Work boots and fatigue
Why do my boots make my legs so tired?
Responding is Yahn Lebo, global product line manager for Wolverine Brand’s work and outdoor footwear lines, Wolverine, Rockford, MI.
The moment your alarm goes off before the sun rises, you know today’s going to be a marathon. While the average person may walk 10,000 steps a day, you walk more than 30,000. Your work is an endurance sport. You need to fight fatigue from the very first step of the day to the last. And selecting the right work boot for the job is a key first step.
When it comes to choosing the right boot to minimize fatigue, consider three main factors: overall weight, balance and cushioning.
Logically, overall weight of the boot is one of the main elements that impacts fatigue on the feet and legs. Wearing heavier boots will fatigue feet and legs faster than lighter boots. A common misperception is that heavier boots equates to more durable boots. Heavier equates to quicker fatigue, but not necessarily more durability.
Full-grain leather and welted construction make for excellent, durable work boots, and are still the best choice for many jobs. However, they can only be made so light due to the weight of the raw materials. Today, many excellent synthetic and mesh boots are purposefully designed for the work environment and have very high tear/abrasion resistance and durability. Although leather is the traditional go-to material, these new materials have many benefits and have been thoughtfully incorporated into work boots and tested for performance. Exploring work boots with alternate materials is an easy way to decrease the overall weight of work boots and therefore reduce fatigue.
The overall balance of a boot from heel to toe is another important factor when it comes to fatigue. If a boot is toe-heavy it can lead to shin splints and sore shins, which in turn forces larger muscles to compensate, causing accelerated fatigue in those muscles as well. This soreness becomes cyclical, resulting in more fatigue, and has the potential to cause serious injuries.
When holding a work boot, take into consideration if it feels fairly balanced, or if the toe feels much heavier than the rest of the boot. Steel-toe caps are the standard in the industry and offer functional toe protection that meets ASTM standards. However, innovations in technology continue. These include composite, aluminum and carbon fiber that allow caps to be significantly lighter than steel, contributing to all-around lighter and well-balanced work boots.
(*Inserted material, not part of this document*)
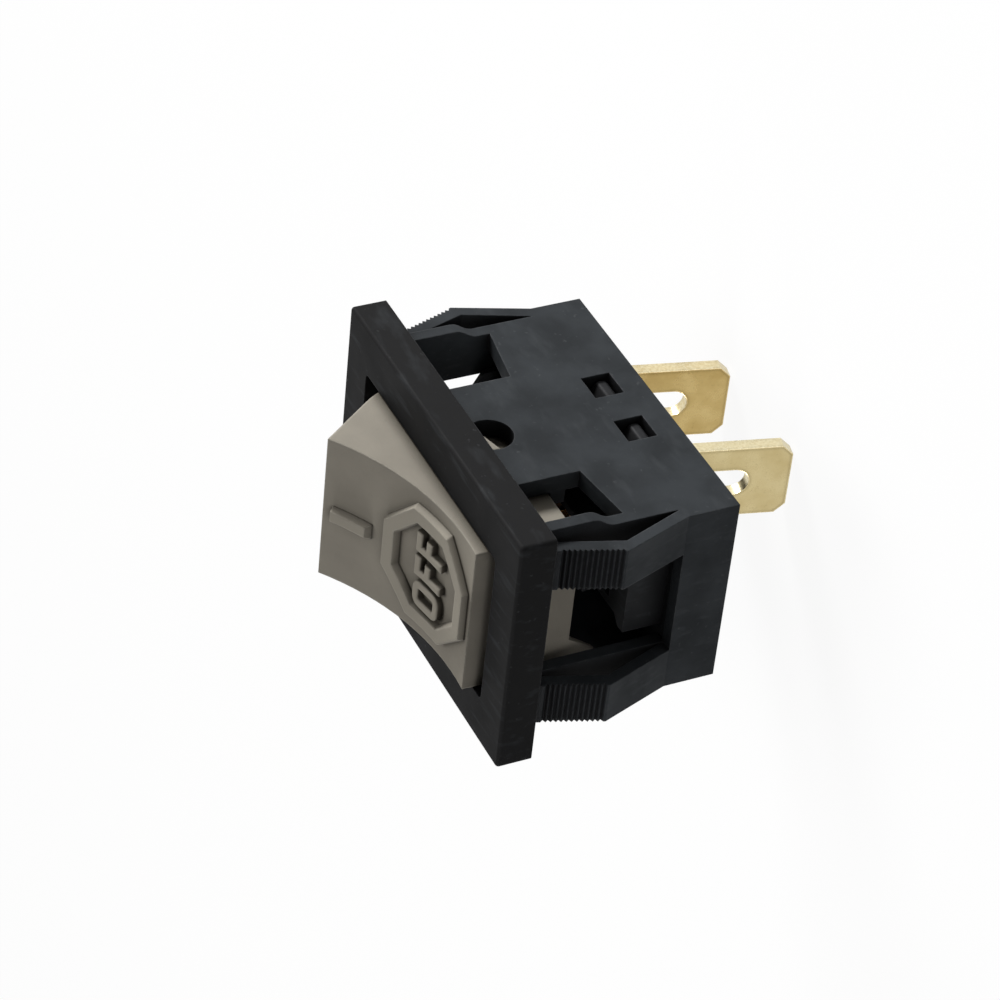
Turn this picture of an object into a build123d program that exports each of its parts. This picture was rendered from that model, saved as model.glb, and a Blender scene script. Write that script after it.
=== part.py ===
"""Snap-in shut-off rocker switch with two blade terminals.

The frame: X runs along the bezel, Y along the rocker's pivot, +Z out of the
panel towards the finger. The origin is the middle of the bezel's rear face,
where the panel lies. The stop end of the rocker is at +X and is pressed in.
"""

import os
from math import cos, radians, sin, sqrt, tan

from build123d import *

os.makedirs("parts", exist_ok=True)

# Bezel
bezel_end_overlap = 1.35
bezel_side_overlap = 1.1
bezel_thickness = 2.1
bezel_corner_radius = 0.25
bezel_edge_radius = 0.2
opening_end_gap = 0.8
opening_side_gap = 0.15
opening_corner_radius = 0.3

# Housing behind the bezel
rocker_side_gap = 0.2
body_depth = 11.7
wall_thickness = 1.1
block_front = 8.6
post_setback = 0.7
post_thickness = 0.75
post_width = 2.72
window_start = 4.45
window_depth_inner = 4.75
window_depth_outer = 5.35
guide_height = 0.6
guide_depth = 3.1
guide_ramp = 1.55

# Snap arms: a ramp from the rear block to a peak, then a toothed slope
arm_width = 2.65
arm_thickness = 0.78
arm_peak_bulge = 1.52
arm_peak_depth = 4.25
arm_tip_bulge = 0.28
arm_tip_depth = 0.5
arm_root_overlap = 0.3
tooth_count = 12
tooth_pitch = 0.29
tooth_depth = 0.18
tooth_peak_land = 0.12

# Rocker pivot and travel
pivot_depth = 1.45
rocker_tilt = 17.0
pin_radius = 1.275
pin_clearance = 0.05
pin_length = 1.25
pin_chamfer_height = 0.33
pin_chamfer_run = 1.05
pin_chamfer_start = 0.1

# Rocker, measured from its pivot before it is tilted
rocker_width = 9.5
rocker_wall = 1.0
face_half_chord = 6.1
face_end_height = 6.3
face_mid_height = 5.13
flank_half_length = 7.4
flank_height = 2.5
skirt_height = 0.69
lip_height = 0.2
lip_width = 6.24
leg_thickness = 0.8
leg_tip_reach = 8.15
leg_tip_drop = 1.55
leg_tip_thickness = 0.3
leg_tip_width = 0.42
relief_height = 0.45
relief_root = 0.3
relief_edge_run = 0.16
relief_edge_drop = 0.35
sign_corners = 8
sign_apothem = 3.86
sign_ring_width = 1.1
sign_x = 1.9
sign_y = 0.1
bar_length = 2.55
bar_width = 0.98
bar_x = -4.2
bar_y = -0.12

# Stop ledges under the rocker's cheeks
stop_clearance = 0.03
ledge_start = 1.2
ledge_height = 0.9
ledge_reach = 0.85

# Terminals
tab_width = 4.75
tab_thickness = 0.8
tab_length = 8.36
tab_tip_chamfer_length = 0.62
tab_tip_chamfer_width = 0.6
tab_lean = 13.0
tab_slot_start = 2.6
tab_slot_end = 5.95
tab_slot_width = 1.75
tab_shoulder = 1.1
tab_pitch = 7.7
leg_plate_width = 2.8
horn_width = 0.45
horn_height = 0.8
cradle_chamfer = 0.3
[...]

Cushioning is an essential factor in comfort, but more isn’t necessarily better; it’s important to find a boot with the right amount for the job at hand.
Extremely cushy insoles are ideal for someone who is stationary for long periods of time, or whose body is under constant vibration (jackhammer, factory floor) and isn’t required to cover a lot of ground on a daily basis. For others who are in constant motion, this same highly cushioned boot may not be as effective at fighting fatigue – and could increase it. Think of how walking or running on sand requires much more exertion than walking on concrete because of how it gives way and doesn’t return energy. For people who are in near-constant motion, design features like a toe-spring (the toe of the boot is curved up slightly) can help provide a more natural flex, especially in a welted boot. A boot with a stiffer frame that positions shock absorption closer to the ground (versus a very soft material next to the foot) can absorb shock while also returning energy to allow for more efficient use of energy overall.
Considering these features when buying work boots can lead to good health and also provide the most efficiency and comfort from a work boot.
Editor's note: This article represents the independent views of the author and should not be construed as a National Safety Council endorsement.